The Commission’s initial antitrust investigation was opened in June 2016, followed by a Statement of Objections issued in November 2017. The recent decision to penalize the Belgian exporter is based on a constantly high market share, its ability to increase prices independently from other beer manufacturers, the existence of barriers to significant entry and expansion and the limited countervailing buyer power of retailers given the essential nature of some beer brands sold by AB InBev.

“Consumers in Belgium have been paying more for their favorite beer because of AB InBevs deliberate strategy to restrict cross border sales between the Netherlands and Belgium. Attempts by dominant companies to carve up the Single Market to maintain high prices are illegal. Therefore we have fined AB InBev €200 million for breaching our antitrust rules,” says Margrethe Vestager, Commissioner in charge of competition policy.

Under the current EU antitrust laws, market dominance is not illegal. However, the Commission notes that dominant companies have a special responsibility not to abuse their market power by restricting competition, either in the market wher they are dominant or in separate markets.

Article 102 of the Treaty on the Functioning of the European unio (TFEU) prohibits the abuse of a dominant position, which may affect trade and prevent or restrict competition.

AB InBev’s Jupiler beer is sold in other EU Member States, including the Netherlands and France. In the Netherlands, AB InBev currently sells Jupiler to retailers and wholesalers at lower prices than in Belgium due to increased competition.

The multinational drink and brewing holdings company was found to have exploited its dominant market position in Belgium by pursuing a deliberate strategy to restrict the possibility for supermarkets and wholesalers to buy Jupiler beer at lower prices in the Netherlands and to import into Belgium. 

The overall objective of this strategy was to maintain higher prices in Belgium by limiting imports of less expensive Jupiler beer products from the Netherlands. 

According to the report, AB InBev used four different ways to achieve this:

  1. AB InBev changed the packaging of some of its Jupiler beer products supplied to retailers and wholesalers in the Netherlands to make these products harder to sell in Belgium, notably by removing the French version of mandatory information from the label, as well as changing the design and size of beer cans.
  2. The company limited the volumes of Jupiler beer supplied to a wholesaler in the Netherlands, to restrict imports of these products into Belgium.
  3. A number of AB InBevs products are very important for retailers in Belgium as customers expect to find them on their shelves. AB InBev refused to sell these products to one retailer unless the retailer agreed to limit its imports of less expensive Jupiler beer from the Netherlands to Belgium.
  4. AB InBev made customer promotions for beer offered to a retailer in the Netherlands conditional upon the retailer not offering the same promotions to its customers in Belgium.
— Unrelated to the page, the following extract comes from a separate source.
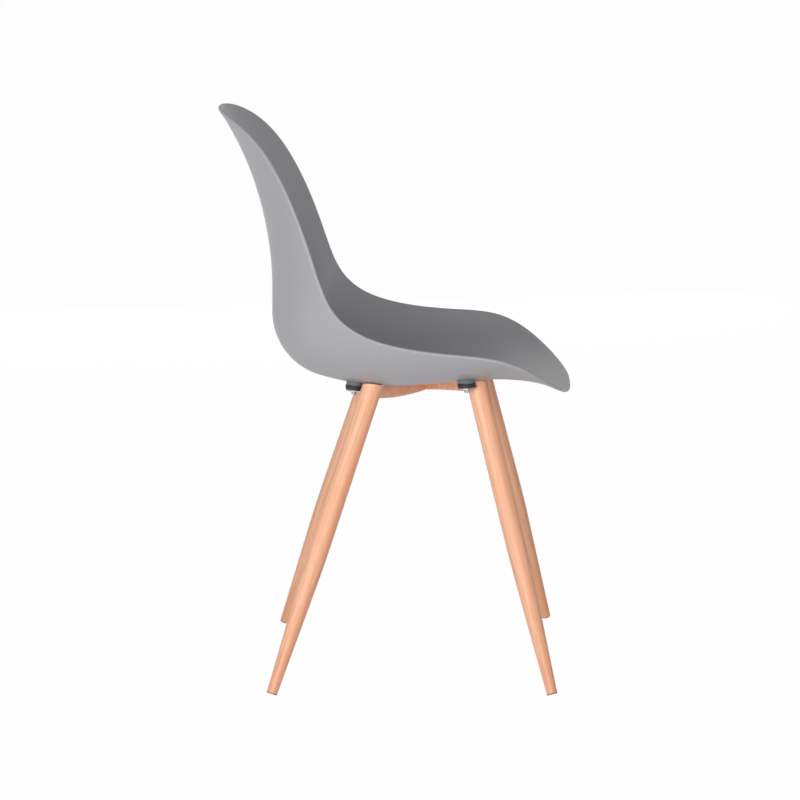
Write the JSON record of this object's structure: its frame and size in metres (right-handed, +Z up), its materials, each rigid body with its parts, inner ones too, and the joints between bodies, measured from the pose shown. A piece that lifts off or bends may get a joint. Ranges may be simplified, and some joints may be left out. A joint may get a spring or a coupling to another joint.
{
  "type": "moulded plastic shell chair",
  "caption": "Armless dining chair: one-piece moulded bucket shell screwed to splayed, tapered wood-look steel legs joined by crossed plates under the seat.",
  "frame": {"origin": "on the floor, under the middle of the chair's bounding box", "axes": "+Z up; the sitter faces -Y; +X is the sitter's left"},
  "size_m": [0.5112, 0.517, 0.8403],
  "materials": {
    "shell_plastic": "fine satin moulded polypropylene, mid grey",
    "wood_print": "steel tube and plate with a satin light-oak wood print",
    "zinc_steel": "bright zinc-plated steel",
    "spacer_rubber": "matt black moulded rubber",
    "brass_insert": "machined brass, hidden inside the bosses",
    "glide_plastic": "tan plastic a shade darker than the legs"
  },
  "bodies": {
    "root": {"seat_shell": "shell_plastic", "cross_blade_slotted_above": "wood_print", "cross_blade_slotted_below": "wood_print", "threaded_insert_front_left": "brass_insert", "threaded_insert_front_right": "brass_insert", "threaded_insert_rear_left": "brass_insert", "threaded_insert_rear_right": "brass_insert", "spacer_front_left": "spacer_rubber", "spacer_front_right": "spacer_rubber", "spacer_rear_left": "spacer_rubber", "spacer_rear_right": "spacer_rubber", "mounting_tab_front_left": "zinc_steel", "mounting_tab_front_right": "zinc_steel", "mounting_tab_rear_left": "zinc_steel", "mounting_tab_rear_right": "zinc_steel", "washer_front_left": "zinc_steel", "washer_front_right": "zinc_steel", "washer_rear_left": "zinc_steel", "washer_rear_right": "zinc_steel", "screw_front_left": "zinc_steel", "screw_front_right": "zinc_steel", "screw_rear_left": "zinc_steel", "screw_rear_right": "zinc_steel", "leg_front_left": "wood_print", "leg_front_right": "wood_print", "leg_rear_left": "wood_print", "leg_rear_right": "wood_print", "foot_glide_front_left": "glide_plastic", "foot_glide_front_right": "glide_plastic", "foot_glide_rear_left": "glide_plastic", "foot_glide_rear_right": "glide_plastic"}
  },
  "joints": []
}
On this basis, the Commission concluded that AB InBev abused its dominant position from February 19, 2009, until October 31, 2016, in breach of EU antitrust rules. 

Cooperation with AB InBev
In a statement, the Commission notes that AB InBev has since cooperated “beyond its legal obligation to do so,” particularly by expressly acknowledging the facts of its infringement of EU competition rules and by proposing a remedy.

More specifically, the remedy must ensure that AB InBev provides mandatory food information in both French and Dutch on the packaging of its products. The remedy will specifically ensure that the packaging of all existing and new products in Belgium, France and the Netherlands will include mandatory food information in both Dutch and French for the next five years. The Commission decision has made this remedy legally binding on AB InBev. With this commitment, the Commission granted AB InBev a 15 percent fine reduction. 

The €200 million fine
The fining of AB InBev was set on the basis of the Commissions 2006 Guidelines on fines. In setting the level of the fine, the Commission took into account several factors, including the value of AB InBevs sales of Jupiler beer in Belgium and the Netherlands, the gravity of the infringement and its duration, as well as the fact that AB InBev cooperated with the Commission during the investigation.

Fines imposed on companies found in breach of EU antitrust rules are paid into the general EU budget. However, the money is not earmarked for particular expenses, instead, Member States contributions to the EU budget for the following year are reduced accordingly. The fines help to finance the EU by reducing taxpayers contributions.